Summing Up the Client
This client is technical and confusing but has a lot of information and options available that protect you and allow you to surf the internet anonymously (completely if you use Tor). The client can connect you to a server instantly and if you want more security you can lock your network strictly to the VPN. However, the issue is that the client will change your DNS setting and if the client crashes for whatever reason you will have to reset your DNS manually. However, this client is extensive and a great aspect of the service.
Servers and Speeds
The area that AirVPN is probably lacking is the service department. The service has hundreds of servers but they are not as dispersed as some of the other larger companies like ExpressVPN. AirVPN is only available in 18 countries, primarily in Europe. However, there are some servers in the US (32), Canada and Hong Kong. So desire AirVPN not offering a lot of locations you’d think that you wouldn’t be about to unblock geo-restricted sites like Netflix and IPlayer.
However, AirVPN has a DNS double-hop feature that allows connections to be directed through internal servers, unblocking any websites in the process – very clever indeed. This also means that you can connect to the US Netflix even if you’re not in the country’s servers, which is pretty cool. Nonetheless, the standard method of connecting to a server in the US works just fine. As for P2P, the network allows it which is great for all the torrents among you. Combine that with their security features and you’ve got a solid network to exchange files on.
As for the speeds, they were pretty good for such a small network. What I liked about the client is that it would tell you the speeds and the number of users on each one, so you could pick a server that wouldn’t hurt your connection. All speed tests were performed on a UK broadband connection of 50MBPS/12MBPS.
When testing, I selected what the client was recommending, which was the Netherlands interestingly enough. The speeds were great, achieving 42MBPS download speed and 11MBPS upload speed. When connecting to the US (Chicago server), however, speeds dropped drastically to 3MBPS download speed and 3MBPS upload speed which was very disappointing.
I decided to try another US server (Florida server) and got much better results! Tests showed download speeds of 36MBPS and upload speeds of 11MBPS.
A few more tests confirmed that the speed was solid for the UK and around Europe. The US did get good results but I may have come across a particularly slow server in Chicago. Overall, decent results but they did fluctuate a little. Moreover, no DNS leaks were found in any of the tests and the same goes with IPv6.
AirVPN is great if you have multiple devices as well, as they support the use of three devices from one account. They also support a range of device software and even let you use various encryptions and protocols on different devices, like Android. There is even the option to use Android like a cool kill switch! They allow you to connect to Windows, Mac, IOS, Android, Linux, and tomato routers as well. OpenVPN works on Android perfectly.

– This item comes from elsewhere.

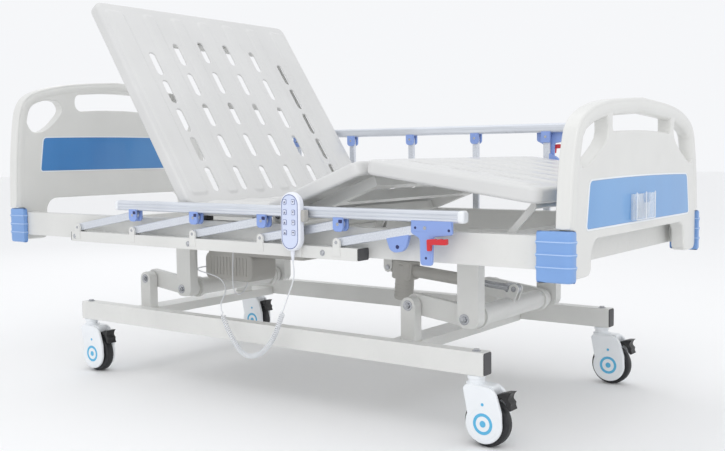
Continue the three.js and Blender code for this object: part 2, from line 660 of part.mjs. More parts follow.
const backPlace = placeActuator(BACK_DRIVE, leverTip(BACK_HINGE, BACK_DRIVE));
const backMotor = prism(roundedRect(36, 190, -34, 34, 20), 'y', [-44, 44], 8);
add('backrest_actuator', actuatorBody({
  tubeEnd: backPlace.length - 53, boreStart: 112, gearbox: [36, 116], motor: backMotor,
}), 'motor', backPlace.group);
add('backrest_rod', actuatorRod({ start: 145, length: backPlace.length }), 'aluminium', backPlace.group);

const kneePlace = placeActuator(KNEE_DRIVE, leverTip(THIGH_HINGE, KNEE_DRIVE));
const kneeMotor = prism(roundedRect(24, 90, -22, 70, 20), 'y', [28 - 4, 76], 0, 1);
add('knee_actuator', actuatorBody({
  tubeEnd: kneePlace.length - 70, boreStart: 112, gearbox: [24, 96], motor: kneeMotor,
}), 'motor', kneePlace.group);
add('knee_rod', actuatorRod({ start: 160, length: kneePlace.length }), 'aluminium', kneePlace.group);

const liftPlace = placeActuator(LIFT_DRIVE, liftTip);
const liftMotor = rod('z', 30, [-96, 20], [58, 0], 20);
add('hilo_actuator', actuatorBody({
  tubeEnd: 320, boreStart: 112, gearbox: [24, 96], motor: liftMotor,
}), 'motor', liftPlace.group);
add('hilo_rod', actuatorRod({ start: 220, length: liftPlace.length }), 'aluminium', liftPlace.group);

// ---------------------------------------------------------------- control box, handset and cords
const BOX = { x: [-375, 56], y: [-185, -65], z: [404, FRAME.z0 - GAP] };
const SUPPLY = { x: [-385, -165], z: [318, 412] };
const junction = prism(roundedRect(...BOX.x, ...BOX.y, 14), 'z', BOX.z, 4);
const supply = prism(roundedRect(...SUPPLY.x, ...SUPPLY.z, 24), 'y', BOX.y, 6);
add('control_box', join(junction, supply), 'motor');

const HANDSET = { x: [268, 338], y: [-533, -511], z: [470, 640] };
add('handset', prism(roundedRect(...HANDSET.x, ...HANDSET.z, 30), 'y', HANDSET.y, 4), 'handset');

// A free cord: an eight-sided tube along its route.
function cordAlong(points, diameter, steps) {
  const curve = new THREE.CatmullRomCurve3(points.map(([x, y, z]) => new THREE.Vector3(x, y, z)));
  const section = new THREE.Shape();
  section.absarc(0, 0, diameter / 2, 0, 2 * Math.PI, false);
  const geometry = new THREE.ExtrudeGeometry(section, {
    steps, extrudePath: curve, curveSegments: 4, bevelEnabled: false,
  });
  return solid(geometry);
}

const CORD_TOP = [
  [303, -522, 469.5], [303, -522, 450], [304, -520, 430], [295, -510, 405], [279, -502, 378],
  [258, -494, 345], [236, -487, 308.3],
];
const CORD_CURL = [
  [236, -487, 308], [219, -484, 274], [203, -481, 243], [185, -479, 215], [160, -476, 188],
  [126, -472, 164], [84, -468, 152], [48, -465, 160], [20, -461, 181], [-6, -457, 208],
  [-30, -453, 240], [-48, -449, 275],
];
const CORD_LOW = [
  [-48.6, -448.8, 276.5], [-56, -442, 293], [-68, -420, 308], [-92, -385, 322], [-153, -330, 334],
  [-230, -275, 340], [-310, -238, 344], [-375, -216, 347], [-412, -196, 350], [-428, -168, 352],
  [-422, -141, 353], [-404, -127, 353], [SUPPLY.x[0] - GAP, -125, 353],
];
add('cord_upper', cordAlong(CORD_TOP, CORD_DIAMETER, 16), 'cord');
add('cord_curl', cordAlong(CORD_CURL, CURL_DIAMETER, 22), 'cord');
add('cord_lower', cordAlong(CORD_LOW, CORD_DIAMETER, 36), 'cord');

const MOTOR_LEAD = [
  [-232, BOX.y[0] - GAP, 432], [-232, -195, 431], [-233, -202, 421], [-234, -204, 400], [-236, -204, 350],
  [-238, -202, 310], [-240, -192, 284], [-241, -170, 272], [-241, -146, 281], [-240, -131, 302],
  [-240, -130, SUPPLY.z[0] - 2 * GAP],
];
add('motor_lead', cordAlong(MOTOR_LEAD, CORD_DIAMETER, 16), 'cord');

export default bed;
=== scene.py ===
"""Adjustable hospital bed: its looks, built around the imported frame.

Metres. +X runs from head to foot, +Y away from the handset side, +Z up from the floor.
"""

import math

import bmesh
import bpy
from mathutils import Matrix, Vector
from mathutils.geometry import tessellate_polygon


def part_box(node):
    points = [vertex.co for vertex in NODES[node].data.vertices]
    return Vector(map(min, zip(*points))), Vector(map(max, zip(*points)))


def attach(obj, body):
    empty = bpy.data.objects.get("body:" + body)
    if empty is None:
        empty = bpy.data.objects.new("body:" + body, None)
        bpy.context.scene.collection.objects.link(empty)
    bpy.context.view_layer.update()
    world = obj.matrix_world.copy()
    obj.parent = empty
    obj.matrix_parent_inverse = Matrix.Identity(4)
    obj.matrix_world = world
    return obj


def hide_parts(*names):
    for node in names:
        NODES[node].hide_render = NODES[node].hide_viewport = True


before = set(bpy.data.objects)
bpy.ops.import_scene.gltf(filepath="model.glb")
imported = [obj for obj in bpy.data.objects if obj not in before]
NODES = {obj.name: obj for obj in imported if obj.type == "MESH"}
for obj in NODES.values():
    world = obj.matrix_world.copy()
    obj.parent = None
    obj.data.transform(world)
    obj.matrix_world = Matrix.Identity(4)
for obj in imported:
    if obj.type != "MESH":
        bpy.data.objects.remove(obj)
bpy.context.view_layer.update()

# ---------------------------------------------------------------- sizes shared with the frame
SIDES = (("near", -1), ("far", 1))
ENDS = (("head", -1), ("foot", 1))

BACK_HINGE = (-0.18, 0.565)
BACK_REST = 57.0
THIGH_HINGE = (0.15, 0.565)
THIGH_REST = 20.5
KNEE_X = 0.52
LEG_TURN = -28.5
DECK_HALF = 0.465
DECK_BOTTOM, DECK_TOP = 0.56, 0.6
SLOT_COLUMNS = (0.063, 0.19, 0.32)
ROW_PITCH = 0.131

# The x of the first post's foot, and the angle of the posts above +X: folded and upright.
GUARDS = {
    "near": {"side": -1, "first": -0.66, "angle": 9.9},
    "far": {"side": 1, "first": -0.525, "angle": 90.0},
}
POST_LENGTH = 0.285
POST_PITCH = 0.275
POST_PIVOT_Z = 0.507
POSTS = 5

CASTER_X = {"head": -0.728, "foot": 0.81}
CASTER_Y = 0.404
CASTER_TRAIL = 0.034
WHEEL_RADIUS = 0.0625

BOARD_X = (1.048, 1.092)
LUG_X = {"head": -0.611, "foot": 0.504}
LEG_X = {"head": -0.4254, "foot": 0.6896}
LUG_Z, LEG_Z = 0.31, 0.287


# ---------------------------------------------------------------- camera and stage
def make_camera():
    """The camera fitted to the photo."""
    azimuth, elevation, roll = (math.radians(a) for a in (36.7147, 4.3225, -0.6538))
    flat = math.cos(elevation)
    forward = Vector((-math.sin(azimuth) * flat, math.cos(azimuth) * flat, -math.sin(elevation)))
    level = Vector((math.cos(azimuth), math.sin(azimuth), 0))
    above = level.cross(forward)
    right = level * math.cos(roll) + above * math.sin(roll)
    up = above * math.cos(roll) - level * math.sin(roll)
    data = bpy.data.cameras.new("camera")
    data.sensor_width = 36
    data.lens = 47.62
    data.shift_x = 0.0051
    data.shift_y = 0.0003
    camera = bpy.data.objects.new("camera", data)
    camera.matrix_world = Matrix((right, up, -forward)).transposed().to_4x4()
    camera.location = (2.0107, -2.508, 0.7436)
    bpy.context.scene.collection.objects.link(camera)
    bpy.context.scene.camera = camera


make_camera()


def area_light(name, place, target, size, power):
    """A rectangular light at place that faces target."""
    data = bpy.data.lights.new(name, "AREA")
    data.shape = "RECTANGLE"
    data.size, data.size_y = size
    data.energy = power
    light = bpy.data.objects.new(name, data)
    light.location = place
    light.rotation_euler = (Vector(target) - Vector(place)).to_track_quat("-Z", "Y").to_euler()
    bpy.context.scene.collection.objects.link(light)


def make_studio():
    """A near-white world with three soft lights, and the floor."""
    world = bpy.data.worlds.new("studio")
    bpy.context.scene.world = world
    world.use_nodes = True
    background = world.node_tree.nodes["Background"]
    background.inputs["Color"].default_value = (0.97, 0.98, 1.0, 1)
    background.inputs["Strength"].default_value = 0.95
    middle = (0, 0, 0.5)
    area_light("key", (2.2, -3.4, 3.4), middle, (2.6, 2.6), 34)
    area_light("top", (-0.4, 0.2, 4.2), middle, (4.0, 3.0), 16)
    area_light("rim", (-3.4, 2.6, 2.4), middle, (2.4, 2.0), 8)
    bpy.context.scene.view_settings.view_transform = "Standard"

    floor = bpy.data.meshes.new("floor")
    half = 30
    floor.from_pydata([(-half, -half, 0), (half, -half, 0), (half, half, 0), (-half, half, 0)], [],
                      [(0, 1, 2, 3)])
    stage = bpy.data.objects.new("floor", floor)
    bpy.context.scene.collection.objects.link(stage)
    material = bpy.data.materials.new("floor")
    material.use_nodes = True
    shader = material.node_tree.nodes["Principled BSDF"]
    shader.inputs["Base Color"].default_value = (0.93, 0.93, 0.93, 1)
    shader.inputs["Roughness"].default_value = 0.9
    floor.materials.append(material)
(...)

The support of AirVPN is pretty basic. There is no sign of live chat which is something that would be much appreciated but there is a ticket system and a support section with FAQs. They also have a community forum for users to ask other users VPN related questions. Overall, the customer service is a little slim and there is no mention of 24/7 support.

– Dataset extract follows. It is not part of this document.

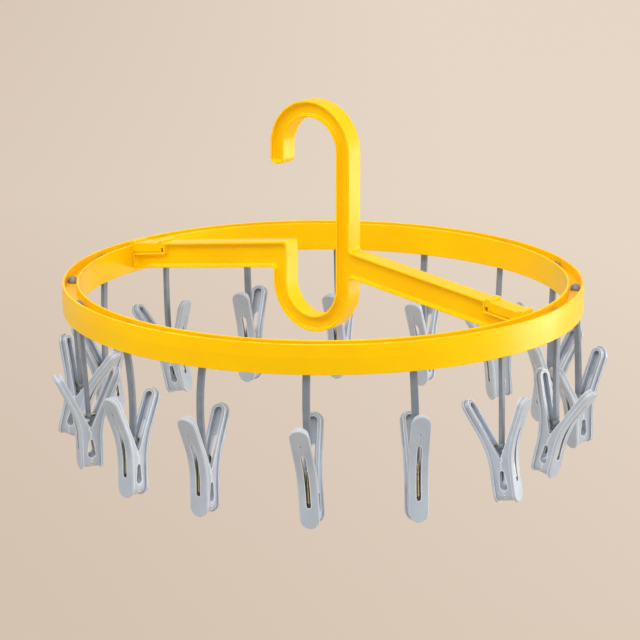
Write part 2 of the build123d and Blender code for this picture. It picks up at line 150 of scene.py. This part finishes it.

The website is full of information related to VPN and technology, which is great right? Well, not really if you’re a casual user. This website was developed and built by tech-heads with a lot of knowledge about encryption and servers. I can begin to understand why this VPN is in a very niche corner because they are not the friendliest of sites. Even with their support section, everything is covered in Jargon and advanced terminology. This site was great when I was reviewing but if you are looking to simply purchase the service for personal use, the terms can scare you away.
I will say this though: I loved that this service does not try to forcefully sell you the VPN. Everything on their site is information-based and doesn’t appear to be written by a well-funded sales team. This was a breath of fresh air especially since I have to sieve through the terms of the irrelevant sale when reviewing other commercial VPNs.
Security and Privacy
This is the main aspect of AirVPN. Their privacy and security features are probably the best in the industry. I can’t see any other VPN coming close to this service. They offer near-complete anonymity if you set up your setting right and collect no logs that can be used to identify you or your IP, despite the fact they are an EU-based service.

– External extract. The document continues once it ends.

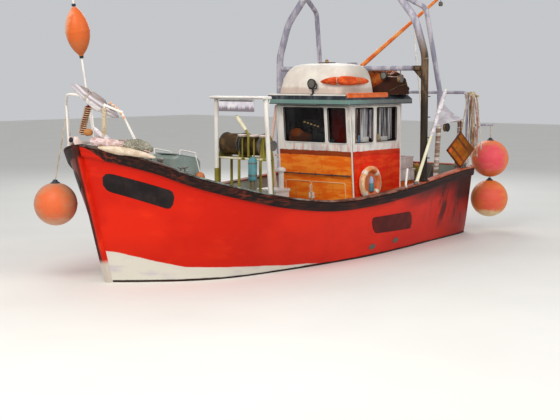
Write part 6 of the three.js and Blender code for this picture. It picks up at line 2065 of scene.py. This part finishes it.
lamp = Shape()
LAMP = Vector((-0.80, 0.15, 3.20))
lamp.turned([
    (0.0, -0.045), (0.05, -0.043), (0.078, -0.025), (0.09, 0.0), (0.09, 0.030), (0.094, 0.032),
    (0.094, 0.040), (0.082, 0.040), (0.080, 0.030), (0.0, 0.034)], LAMP, "x", 36)
lamp.turned([(0.0, 0.031), (0.079, 0.031), (0.06, 0.037), (0.0, 0.040)], LAMP, "x", 32, material=1)
lamp.tube(
    rounded([(-0.815, 0.05, 3.20), (-0.815, 0.05, 3.10), (-0.815, 0.25, 3.10), (-0.815, 0.25, 3.20)], 0.04),
    0.009, 10)
lamp.turned(
    [(0.0, 0.0), (0.05, 0.0), (0.05, 0.012), (0.02, 0.02), (0.018, 0.125), (0.0, 0.125)],
    (-0.815, 0.15, ROOF_TOP), sides=24)
lamp.made(
    "roof_searchlight",
    [paint["dark_metal"], weathered("lens_grey", "5c5850", "7a746a", "3a3630", rough=0.3)],
    stands_for=("searchlight",), slot="dark_metal")

# %% [markdown]
# ## The gantry
# An arched frame of thick tube stands astride the house and carries the derrick. A tube bender gives it round
# shoulders, so the path is rounded before the tube is swept. The port leg has lost most of its lavender grey
# paint and shows brown, and that is one more mask on place.

# %% Gantry
def mast_paint(name, bare_from, bare_to):
    """Lavender grey that has gone brown on the port side between two heights."""
    coat = Finish(name)
    _, y, z = coat.axes()
    streak = coat.noise(7, (1, 1, 0.22), detail=5, lobes=0.7)
    bands = coat.noise(5, (0.5, 0.5, 2.4), detail=4, lobes=0.6)
    shade = coat.mix(coat.rise(streak, 0.4, 0.62), "8f8c9c", "bdb7bf")
    shade = coat.mix(coat.rise(bands, 0.58, 0.7) * 0.6, shade, "d8d3d0")
    shade = coat.mix(coat.rise(streak, 0.62, 0.76) * 0.6, shade, "6a4a38")
    low = coat.rise(streak * 0.5 - z, -bare_to, -bare_from) * coat.rise(y, 1.5, 1.6)
    brown = coat.mix(coat.rise(streak, 0.45, 0.6), "3b2c20", "6f5a44")
    brown = coat.mix(coat.rise(bands, 0.6, 0.7) * 0.5, brown, "a89a88")
    brown = coat.mix(coat.rise(z * -1 + streak * 0.4, -2.95, -2.5) * 0.85, brown, "25201a")
    return coat.ground(coat.mix(low, shade, brown), streak * 0.3 + 0.4, None, streak, 0.0015)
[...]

They only offer OpenVPN which is the most secure security protocol and AirVPN directly criticizes the use of PPTP, demonstrating that they want the best for their customers. The only real issue with OpenVPN is that it can slow your connection but this isn’t too much of a problem.
As well as OpenVPN, AirVPN uses shared IPs and uses perfect forward secrecy which is rarely seen in other VPN services. This keeps the OpenVPN completely safe and is accomplished using 4096-DHKs. Their servers are also unique in the sense that they have separate entry and exit IPs which prevents ports from failing. As for other securities, AirVPN uses SHA-1 for authentication and RSA-4096 for handshaking purposes. However, AirVPN’s jurisdiction in Italy which means despite their no-logging policy, the Italian government could turn over information and share it with their co-members.
Other Security Features
As well as all the above securities, AirVPN has even more up its sleeve. They also allow you to use the VPN through the Tor network. They teach users how to install it and if you pay via Bitcoin on the Tor network AirVPN will never know your true IP address giving you true anonymity, which is very rare. The only issue is that UDP, SSH, and SLL do not work with the Tor network, you will have to make do with HTTP and SOCKS.
Furthermore, AirVPN also allows you to run OpenVPN through TCP port 443 to evade VPN blockers and you can even wrap the OpenVPN encryption with SSL to evade deep-packet searches. Wrapping the code in SSL makes it appear like normal traffic and easily bypasses firewalls like the GFC.
Free Trial and Refund Policy
You’d be glad to hear that there is a free trial but you have to ask for it. This means writing a written email to AirVPN requesting a trial and stating a reason why. They do not offer a refund policy unfortunately but with the free trial, you should be able to test it.
AirVPN is the most secure and private-orientated VPN service I have ever come across. They are excellent at keeping you private on the internet and with the right settings and execution you can become completely anonymous – something rare to find with VPN services. They have a very informative website and a jam-packed client with lots of options. However, this is their downfall.
I believe that the reason this VPN is not as big as some of the other services is that of the technical knowledge which is present on their website. This scares away clients and they need to tone down the site, making it more beginner-friendly. Save the tech information for another page. Other than that, this VPN is awesome and I would recommend it to everyone.